** START OF Source data **
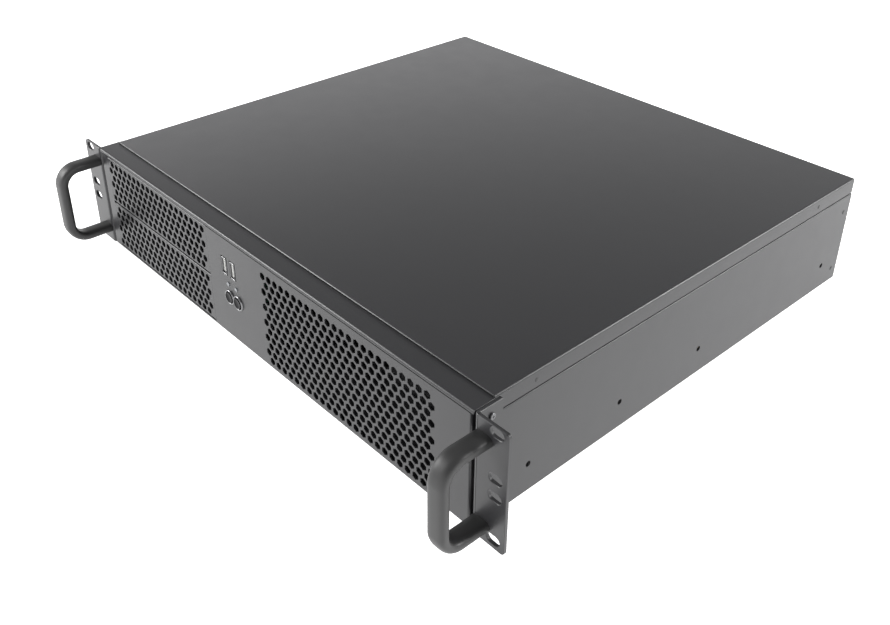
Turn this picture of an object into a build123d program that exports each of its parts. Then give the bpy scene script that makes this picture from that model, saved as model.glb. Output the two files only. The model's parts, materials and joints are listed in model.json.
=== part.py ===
"""An empty 2U rackmount server case: folded sheet steel, perforated front, handles on the rack ears.

The origin is the middle of the underside. X runs to the right seen from the front, Y runs to the back,
Z runs up. All sizes are millimetres.
"""
import os

from build123d import *

os.makedirs("parts", exist_ok=True)

# Body and sheet
body_width = 430.0
body_depth = 400.0
body_height = 88.0
sheet = 1.2
fold_radius = 1.5
slip = 0.3
seam = 0.5

# Rack standard
rack_width = 482.6
slot_columns = 465.1
slot_length = 10.5
slot_height = 6.6
slot_levels = (6.35, 38.1, 50.8, 82.55)

# Ears and handles
ear_sheet = 2.5
ear_fold = 3.0
ear_leg = 20.0
ear_corner = 2.5
handle_x = 223.0
handle_reach = 32.5
handle_pitch = 62.0
handle_level = 43.5
handle_bend = 14.0
handle_wide = 14.4
handle_thick = 7.8
handle_sides = 8

# Cover
cover_flange = 12.0
strip_depth = 16.0
rear_lip = 8.0
lug = 3.6
lug_inset = 49.5
lug_reach = 3.0
cover_travel = 20.0

# Walls of the tray
ledge_lip = 6.0
front_gap = 4.0
tray_lip = 4.0
rail_hole = 4.0
rail_level = 21.5
rail_insets = (46.0, 130.0, 214.0)
rail_rear_inset = 26.0
step_radius = 0.8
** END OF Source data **
Exercise directions =
Emit, unaltered, the lines from the top of the listing down through the line that holds "the rack ears."; emit nothing else.

Result below =
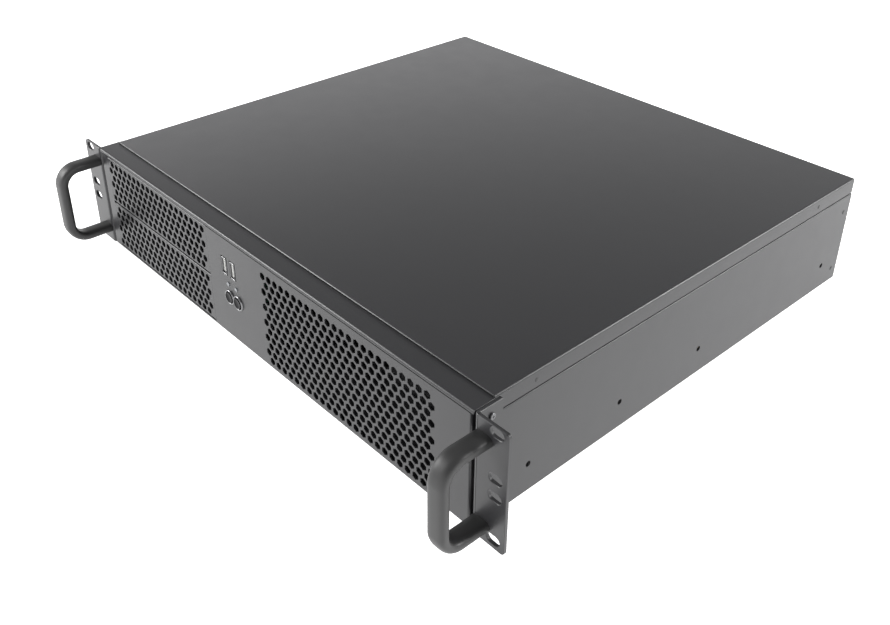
Turn this picture of an object into a build123d program that exports each of its parts. Then give the bpy scene script that makes this picture from that model, saved as model.glb. Output the two files only. The model's parts, materials and joints are listed in model.json.
=== part.py ===
"""An empty 2U rackmount server case: folded sheet steel, perforated front, handles on the rack ears.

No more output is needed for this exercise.